Mas, o calor dos trópicos mexe com os sentidos e estimula as idéias. Para fazer frente ao rival que cantaria no Teatro Lírico, foi anunciado que no mesmo dia e hora subiria ao palco de outro teatro -provavelmente o São Pedro, atual João Caetano- uma montagem de I Pagliacci com o grande Hipólito Lázaro no papel principal. Apesar de não haver dúvidas sobre qual dos dois era o melhor tenor, estava lançado um desafio na cidade que chegou às páginas dos jornais e mobilizou o público. A qual dos espetáculos assistir? Quem seria o melhor naquela noite? Os ingressos esgotaram rapidamente e pequenas multidões anciosas se formaram na frente dos dois teatros. Lázaro foi estupendo! Caruso foi sublime! Lázaro foi sublime e Caruso estupendo! Impossível saber quem cantou melhor. Mas, Caruso era insuperável nesse papel e, dificilmente, alguém conseguiria cantar melhor do que ele. Contudo, para seu infortúnio, o empresário do rival era mais esperto do que o seu.
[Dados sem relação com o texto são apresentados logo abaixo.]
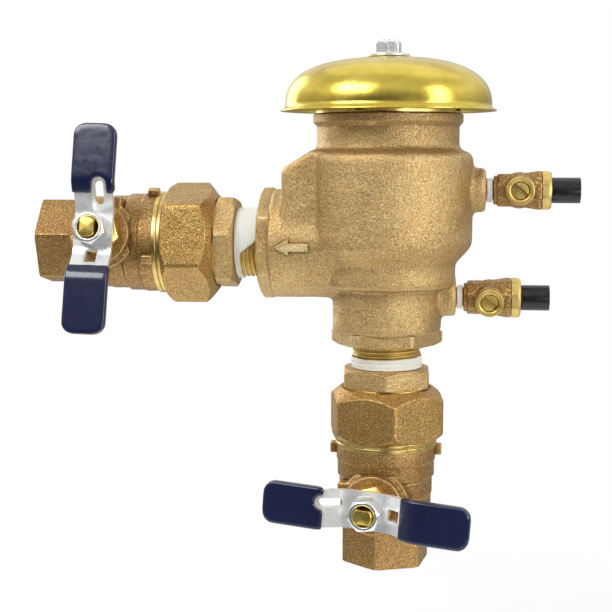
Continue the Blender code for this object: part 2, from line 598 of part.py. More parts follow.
def check_valve():
    """Spring-closed poppet over the inlet seat, guided from a drilled plate on the body's ledge."""
    seat = CHECK_SEAT_Z
    axis = pivot("check_axis", at(0, 0, seat))
    disc = turned("check_disc", [(0.0205, seat + 0.0033), (0.0205, seat + GAP), (0.0063, seat + GAP),
                                 (0.0063, seat + 0.0033)], WORLD, "rubber", steps=20)
    poppet = turned("check_poppet", [
        (0, 0.1820), (0.0042, 0.1820), (0.0050, 0.1810), (0.0050, seat + 0.0066), (0.0222, seat + 0.0066),
        (0.0222, seat + 0.0036), (0.0060, seat + 0.0036), (0.0060, seat - 0.0028), (0, seat - 0.0028)],
        WORLD, "acetal", steps=20, closed=False)
    retainer = turned("check_retainer", [(0.0132, seat - GAP), (0.0125, seat - 0.0025),
                                         (0.0063, seat - 0.0025), (0.0063, seat - GAP)],
                      WORLD, "stainless", steps=16)
    for piece in (disc, poppet, retainer):
        hang(piece, axis)
    coil("check_spring", 0.0120, 0.0020, seat + 0.0070, 0.1918, 5, WORLD, "stainless")
    plate = turned("guide_plate", [
        (0, 0.1953), (0.0313, 0.1953), (0.0313, 0.1923), (0.0075, 0.1923), (0.0075, 0.1720),
        (0.0054, 0.1720), (0.0054, 0.1923), (0, 0.1923)], WORLD, "acetal", steps=20, closed=False)
    for i in range(6):
        spin = Matrix.Rotation(radians(60 * i), 4, "Z")
        cut(plate, rod(f"guide_hole_{i}", 0.0052, 0.19, 0.20, spin @ at(0.0215, 0, 0), steps=12))


def air_valve():
    """Float poppet that drops when the line is empty and lets air in through the bonnet."""
    rest = 0.1962
    axis = pivot("air_axis", at(0, 0, rest))
    poppet = turned("air_poppet", [
        (0, rest + 0.0013), (STUD_R + GAP, rest + 0.0013), (STUD_R + GAP, rest + 0.0098),
        (0.0070, rest + 0.0098), (0.0070, rest + 0.0030), (0.0240, rest + 0.0030), (0.0240, rest),
        (0, rest)], WORLD, "acetal", steps=20, closed=False)
    disc = turned("air_disc", [(0.0235, rest + 0.0061), (0.0235, rest + 0.0033), (0.0073, rest + 0.0033),
                               (0.0073, rest + 0.0061)], WORLD, "rubber", steps=20)
    retainer = turned("air_retainer", [(0.0135, rest + 0.0084), (0.0140, rest + 0.0064),
                                       (0.0073, rest + 0.0064), (0.0073, rest + 0.0084)],
                      WORLD, "stainless", steps=16)
    for piece in (poppet, disc, retainer):
        hang(piece, axis)
    coil("air_spring", 0.0094, 0.0009, rest + 0.0087, 0.2137, 3, WORLD, "stainless")


# ---- test cocks -------------------------------------------------------------------------------------
def test_cock(name, cock):
    """Quarter-turn cock screwed in a boss: body, tape, slotted plug, gland and black cap."""
    frame = (at(cock["boss_end"], 0, cock["height"]) @ Matrix.Rotation(radians(90), 4, "Y")
             @ Matrix.Rotation(cock["roll"], 4, "Z"))
    head_z, plug_r = 0.0160, 0.0040
    label = name + "_cock"
    turned(label + "_tape", [(0.0062, 0.0031), (0.0065, GAP), (0.0050, GAP), (0.0050, 0.0031)],
           frame, "ptfe", steps=14)
    body = turned(label + "_body", [
        (0, 0.0440), (0.0040, 0.0440), (0.0040, 0.0308), (0.0088, 0.0308), (0.0098, 0.0298),
        (0.0098, 0.0255), (0.0092, 0.0225), (0.0086, 0.0185), (0.0086, 0.0055), (0.0070, 0.0036),
        (0.0047, 0.0036), (0.0047, -0.0080), (0, -0.0080)], frame, "valve_bronze", steps=16, closed=False)
    stem_frame = frame @ at(0, 0, head_z) @ OUTWARD
    join(body, rod(label + "_head", 0.0070, 0.0, 0.0090, stem_frame, steps=24))
    cut(body, rod(label + "_bore", 0.0016, -0.01, 0.05, frame, steps=12))
    cut(body, turned(label + "_plug_seat", [
        (0, 0.0095), (0.0053, 0.0095), (0.0053, 0.0062), (plug_r + GAP, 0.0062),
        (plug_r + GAP, -0.0055), (0, -0.0055)], stem_frame, steps=20, closed=False))
    axis = pivot(label + "_axis", stem_frame)
    plug = turned(label + "_stem", [(0, 0.0103), (0.0036, 0.0103), (plug_r, 0.0099), (plug_r, -0.0050),
                                    (0, -0.0050)], stem_frame, "machined_brass", steps=20, closed=False)
    spin = stem_frame @ Matrix.Rotation(radians(-40), 4, "Z")
    cut(plug, box(label + "_slot", (-0.0006, -0.0060, 0.0090), (0.0006, 0.0060, 0.0120), spin))
    cut(plug, rod(label + "_way", 0.0013, -0.006, 0.006, spin @ OUTWARD, steps=12))
    hang(plug, axis)
    turned(label + "_gland", [
        (0.0060, 0.0112), (0.0067, 0.0106), (0.0067, 0.0093), (0.0050, 0.0093), (0.0050, 0.0066),
        (plug_r + GAP, 0.0066), (plug_r + GAP, 0.0112)], stem_frame, "machined_brass", steps=16)
    turned(label + "_cap", [
        (0.0055, COCK_LENGTH), (0.0061, COCK_LENGTH - 0.0006), (0.0061, 0.0311), (0.0043, 0.0311),
        (0.0043, COCK_LENGTH)], frame, "black_plastic", steps=16)


OUTLET_FRAME = Matrix(((0, 0, 1, -SHUTOFF_LENGTH - OUTLET_FACE),
                       (-sin(STEM_LEAN_OUTLET), cos(STEM_LEAN_OUTLET), 0, 0),
                       (-cos(STEM_LEAN_OUTLET), -sin(STEM_LEAN_OUTLET), 0, OUTLET_HEIGHT),
                       (0, 0, 0, 1)))
INLET_FRAME = Matrix.Rotation(STEM_LEAN_INLET, 4, "Z")

casting = main_body(at(-SHUTOFF_LENGTH - OUTLET_FACE, 0, OUTLET_HEIGHT) @ Matrix.Rotation(radians(90), 4, "Y"))
join(casting, sheet("arrow", flow_arrow(), 0.0050, at(0, -0.0247, 0.1562) @ OUTWARD))
bonnet_and_hood()
check_valve()
air_valve()
shutoff("inlet", INLET_FRAME, lug_turn=radians(10), nut_turn=radians(47), tail_turn=radians(43))
shutoff("outlet", OUTLET_FRAME, lug_turn=radians(117), nut_turn=radians(2), tail_turn=radians(29))
for cock_name, cock_place in COCKS.items():
    test_cock(cock_name, cock_place)
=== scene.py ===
"""Looks of a one-inch pressure vacuum breaker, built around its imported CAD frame.

Shapes are worked out in millimetres in their own frames, and are scaled to metres when they are placed.
"""

import json
from math import atan2, cos, hypot, pi, radians, sin, sqrt
import bmesh
import bpy
import numpy as np
from mathutils import Matrix, Vector, noise


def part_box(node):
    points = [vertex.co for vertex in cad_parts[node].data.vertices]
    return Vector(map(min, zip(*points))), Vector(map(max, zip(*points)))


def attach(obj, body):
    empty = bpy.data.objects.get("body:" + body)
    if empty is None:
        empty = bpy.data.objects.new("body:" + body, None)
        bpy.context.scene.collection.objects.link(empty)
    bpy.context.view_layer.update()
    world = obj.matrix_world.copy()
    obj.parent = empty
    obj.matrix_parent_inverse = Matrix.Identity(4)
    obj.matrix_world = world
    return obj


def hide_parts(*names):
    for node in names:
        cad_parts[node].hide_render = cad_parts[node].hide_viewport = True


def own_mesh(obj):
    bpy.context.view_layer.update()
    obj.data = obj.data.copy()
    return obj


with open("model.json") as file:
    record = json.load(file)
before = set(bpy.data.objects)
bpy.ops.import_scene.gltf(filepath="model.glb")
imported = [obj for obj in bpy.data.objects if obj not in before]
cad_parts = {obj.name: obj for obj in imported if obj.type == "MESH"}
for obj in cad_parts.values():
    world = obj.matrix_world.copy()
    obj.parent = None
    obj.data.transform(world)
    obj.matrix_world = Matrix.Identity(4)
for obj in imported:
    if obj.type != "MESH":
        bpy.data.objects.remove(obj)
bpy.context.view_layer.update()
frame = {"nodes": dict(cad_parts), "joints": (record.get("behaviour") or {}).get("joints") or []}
NODES = frame["nodes"]
JOINTS = {joint["name"]: joint for joint in frame["joints"]}
noise.seed_set(1)       # noise_vector would differ from run to run without it


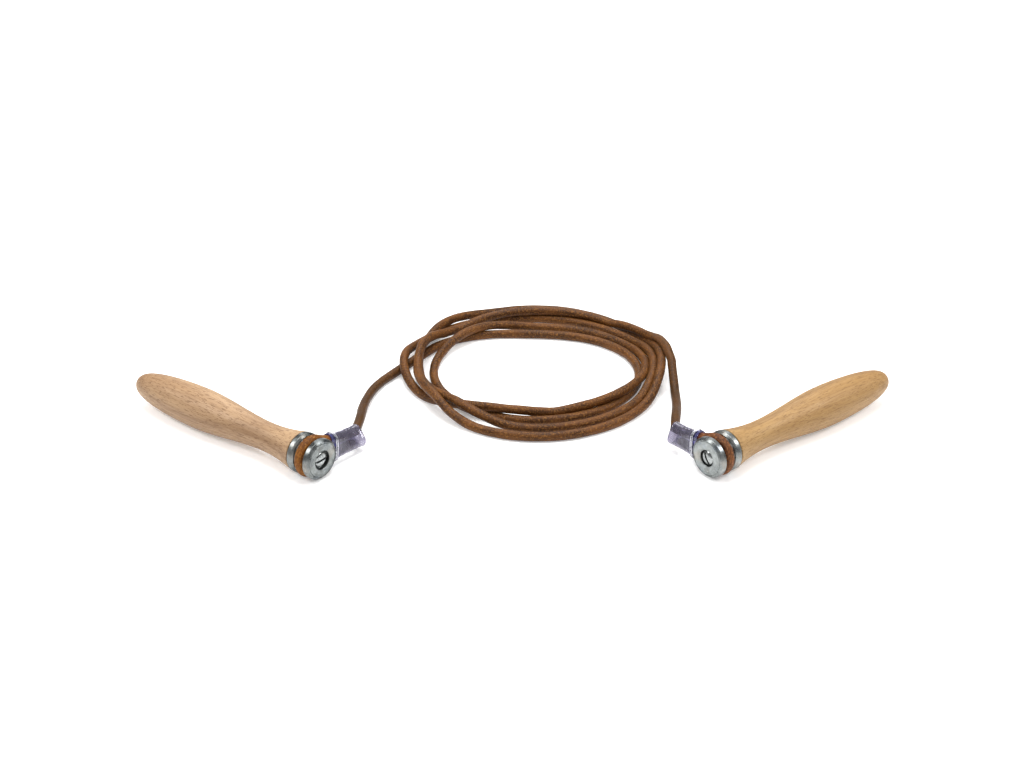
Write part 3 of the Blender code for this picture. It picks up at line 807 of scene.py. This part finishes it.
def vinylMaterial(side):
    # clear plasticised tube with a violet tint, slightly clouded and scuffed
    made, flow, shader = newMaterial(f"{side}ClearVinyl", {
        "Transmission Weight": 0.84, "IOR": 1.33, "Specular IOR Level": 0.6, "Coat Weight": 0.4,
        "Coat Roughness": 0.08})
    local = inHandle(flow, side)
    clouds = noise(flow, local, 240.0, 3.0, 0.5)
    scuffs = noise(flow, mapped(flow, local, scale=(0.2, 1, 1)), 1300.0, 3.0, 0.6)
    base = clouds.ramp(0.35, 0.65).blend((0.235, 0.215, 0.31), (0.35, 0.33, 0.44))
    fromEye = flow.add("ShaderNodeSeparateXYZ", {}, {"Vector": local}, out=0)
    base = fromEye.ramp(0.021, 0.016).blend(base, (0.20, 0.20, 0.52))
    base = (scuffs.ramp(0.56, 0.7) * 0.4).blend(base, (0.62, 0.61, 0.70))
    rough = clouds.ramp(0.3, 0.7, 0.06, 0.16) + scuffs.ramp(0.55, 0.75, 0.0, 0.15)
    height = clouds * 0.6 + scuffs * 0.3
    feed(flow, shader, colour=base, roughness=rough, normal=bump(flow, height, 0.25, 0.0003))
    return made


def repaint(node, finish):
    materials = frame["nodes"][node].data.materials
    materials.clear()
    materials.append(finish)


steelLooks = {
    "screw": {"dull": (0.21, 0.22, 0.22), "bright": (0.38, 0.40, 0.395), "gloss": 0.15},
    "wire": {"dull": (0.30, 0.30, 0.34), "bright": (0.66, 0.66, 0.70), "gloss": 0.2},
    "bearing": {"dull": (0.34, 0.34, 0.35), "bright": (0.62, 0.62, 0.63), "gloss": 0.20},
    "brass": {"dull": (0.50, 0.34, 0.12), "bright": (0.80, 0.60, 0.26), "gloss": 0.26},
}
steels = {name: steelMaterial(f"{name}Metal", steelLooks[name]) for name in ("wire", "bearing", "brass")}
print("materials mixed")

for side in sides:
    wood = finished(f"{side}_turned_grip", turned(gripOutline(), handleFrames[side], 144), woodMaterial(side))
    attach(wood, f"{side}_handle")
    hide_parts(f"{side}_grip")
    zinc = zincMaterial(side)
    recess = screwSettings["headRadius"] + headSettings["recessMargin"][side]
    for name, at, hole in (("front", 0.0, recess), ("back", headSettings["backFlangeAt"], None)):
        discMesh = turned(flangeOutline(at, hole), handleFrames[side], 160)
        disc = finished(f"{side}_{name}_disc", discMesh, zinc, 25)
        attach(disc, f"{side}_handle")
        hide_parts(f"{side}_{name}_flange")
    screwSteel = steelMaterial(f"{side}ScrewMetal", steelLooks["screw"], side)
    screw = finished(f"{side}_slotted_screw", screwMesh(side), screwSteel, 30)
    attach(screw, f"{side}_handle")
    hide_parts(f"{side}_axle_screw")
    eyeLeather = leatherMaterial(f"{side}EyeLeather", leatherLooks[side], side)
    eye = finished(f"{side}_leather_eye", eyeMesh(side), eyeLeather, 80)
    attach(eye, "rope")
    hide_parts(f"{side}_rope_eye")
    sleeve = finished(f"{side}_vinyl_sleeve", sleeveMesh(side), vinylMaterial(side), 50)
    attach(sleeve, "rope")
    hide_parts(f"{side}_clear_sleeve")
    tie = finished(f"{side}_twisted_tie", tieMesh(side), steels["wire"], 60)
    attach(tie, "rope")
    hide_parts(f"{side}_wire_tie")
    inside = [f"{side}_front_spacer", f"{side}_back_spacer", f"{side}_bearing_inner_ring",
              f"{side}_bearing_outer_ring"] + [f"{side}_ball_{k}" for k in range(1, 8)]
    for name in inside:
        repaint(name, steels["bearing"])
    repaint(f"{side}_ball_cage", steels["brass"])
    print(side, "handle built")


floorSettings = {"size": 30.0, "colour": (0.93, 0.93, 0.93, 1.0), "roughness": 0.16, "glow": 0.28}
bm = bmesh.new()
bmesh.ops.create_grid(bm, x_segments=1, y_segments=1, size=floorSettings["size"] / 2)
floorPaint, flow, shader = newMaterial("paleTable", {"Base Color": floorSettings["colour"],
                                                     "Roughness": floorSettings["roughness"],
                                                     "Emission Color": floorSettings["colour"],
                                                     "Emission Strength": floorSettings["glow"]})
floor = finished("table_top", bm, floorPaint)
print("table laid")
Não apenas contratou numerosa e aguerrida claque para ovacionar o astro de sua trupe, como garantiu a Lázaro o que provavelmente foi de Caruso por merecimento: ao final do espetáculo, o tenor espanhol saiu do teatro carregado em triunfo e aclamado “vencedor da batalha” pelas ruas do Rio de Janeiro, com seu público em procissão a lançar chapéus e bengalas para o alto.

Em sua volta ao Rio em 1917, Caruso guardou na babagem um novo desencanto. A temperamental e caprichosa platéia carioca de então brindou o gênio do canto com histórica e barulhenta vaia, não porque ele tenha cantado mal, mas por razões que nada tinham a ver com o bel canto, e sim com bons modos. Caruso cantou tão bem e tão lindamente o E Lucevan le Stelle, a famosa ária do último ato da ópera, que o público explodiu maravilhado em aplausos e gritos de bis. O tenor agradeceu comovido, mas manteve-se impassível diante dos pedidos insistentes do público para que fizesse soar novamente a famosa voz na bela ária de Puccini. E à excitação das galerias e balcões a grande estrela respondia com gestos de fastio e arrogância, cruzando os braços ou sinalizando ao maestro para que continuasse com o espetáculo, ao que o público replicava determinado com nova onda de gritos de bis, bis, bis!

A coisa já havia evoluído para renhida queda-de-braço entre artista e público quando Caruso, com expressão feroz no rosto e gestos malcriados de mãos balançando nervosas, gritou para o maestro, em italiano, alguma coisa que o público entendeu como:

“-Bisa logo essa merda aí!”.

Não. Assim o público não queria porcaria de bis nenhum. E respondeu ao mau humor do napolitano despejando sobre o palco do Theatro Municipal estridente e ensurdecedora vaia, com direito a pateada.

O público carioca há muito tempo não faz mais dessas coisas e muitos, provavelmente, sequer sabem o que vem a ser uma “pateada”, que é bater com os pés, as “patas”, no chão. Hoje, nossas platéias são muito bem educadas quanto aos modos. Mas que tristeza vê-la tão bem comportadinha, e tão burrinha, aplaudindo tenores papudos que soam como as cabras ou tristes sopranos que lembram o ranger das portas.

Caruso cantou bem e foi aplaudido. Foi malcriado e foi vaiado por isso. E depois da vaia, bisou a linda música de Puccini. Enfim, um sucesso completo. Dele e do público.